In such a documentation section, providing an initial example set of keymaps and configs explaining how to co-operate with texlab shall enrich the user experience, imo.

Agreed, at least in part. I believe the keymaps for texlab are not specific. Instead, you define keymaps for the LSP in general, and these should be valid across languages and LSP servers. But I agree it could be expanded upon. Again, feel free to suggest improvements!

For visibility/discoverability reasons, would you be okay to indicate that you are willing to accept example LSP configs as documentation PRs.

I want to keep the docs as concise as possible. But I don't mind PRs that improve and expand upon topics in way that make sense (e.g. for visibility and discoverability). I would be OK to indicate this type of willingness - feel free to suggest how in a PR.

It would be good to indicate this inline in the documentation, but I suspect that might be too deeply embedded in the text to make an impact. The README.md itself is a great place to indicate that you are open to LSP-related PRs. Maybe you could also tag this GitHub issue as "help-wanted" etc. etc.
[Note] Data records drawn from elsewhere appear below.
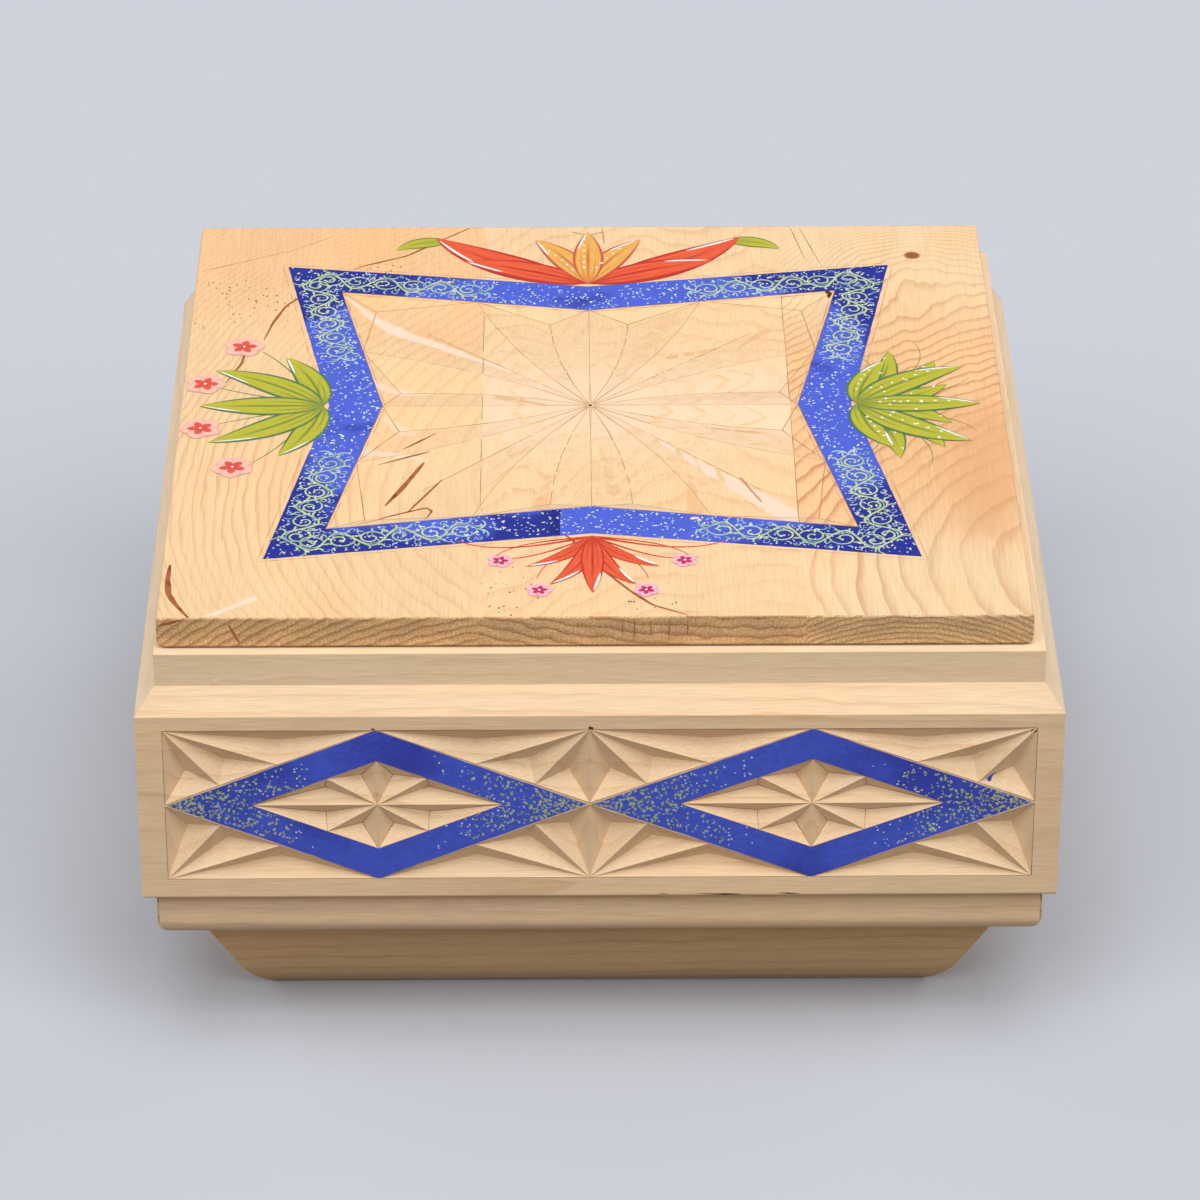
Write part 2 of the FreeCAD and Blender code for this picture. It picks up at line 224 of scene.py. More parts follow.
def strip(tree, log, start, end, narrow, wide):
    """Share of a soft-edged strip in the wood, from start to end as (along, across)."""
    run = Vector((*end, 0)) - Vector((*start, 0))
    offset = add_node(tree, "VectorMath", {0: log, 1: (*start, 0.0)}, operation="SUBTRACT")[0]
    flat = stretched(tree, offset, (1.0, 1.0, 0.0))
    share = add_node(tree, "VectorMath", {0: flat, 1: run / run.length_squared},
                     operation="DOT_PRODUCT")["Value"]
    share = calc(tree, "MINIMUM", calc(tree, "MAXIMUM", share, 0.0), 1.0)
    nearest = add_node(tree, "VectorMath", {0: run, "Scale": share}, operation="SCALE")[0]
    ragged = varied(tree, log, stain_scale, 0.8, 1.3)
    away = times(tree, distance(tree, flat, nearest), ragged)
    reach = calc(tree, "ADD", times(tree, share, wide - narrow), narrow)
    core = 0.32 if wide < broad_stain else 0.0
    return ramp(tree, calc(tree, "DIVIDE", away, reach), core, 0.58, 1.0, 0.0)


def year_ring(tree, year, first, last, power):
    """How dark the wood is across one year: it deepens outwards, then pales at once."""
    return times(tree, calc(tree, "POWER", ramp(tree, year, first, last), power),
                 ramp(tree, year, last, 1.0, 1.0, 0.0))


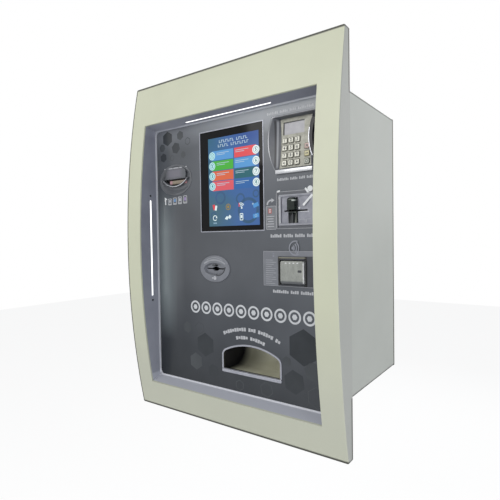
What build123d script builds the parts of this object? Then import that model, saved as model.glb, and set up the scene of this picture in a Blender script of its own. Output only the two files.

This issue is both old and closed, so I don't think it will help to tag it. Perhaps better to open a new issue with a "feature" request to improve docs with a suggestion on how to integrate VimTeX with texlab. If you both refer to the current text, this particular issue, and add the tag "help-wanted", then it may attract a contribution.

I don't think the README.md is a good place to indicate this, but you could open a PR to show me what you mean. If I agree, I would merge the PR. :)

lervag commented 3 years ago

(By the way - this thread is now so long that I'll lock it when we've settled these final points.)

krishnakumarg1984 commented 2 years ago

Just wanted to let you know that the links to the gists for configuring for the co-existence of texlab and vimtex are now invalid, and give 404 errors.

@clason Would you mind pointing us to updated links for your texlab and vimtex configuration? These could be a good starting point for users who arrive in this issue thread by following vimtex's documentation.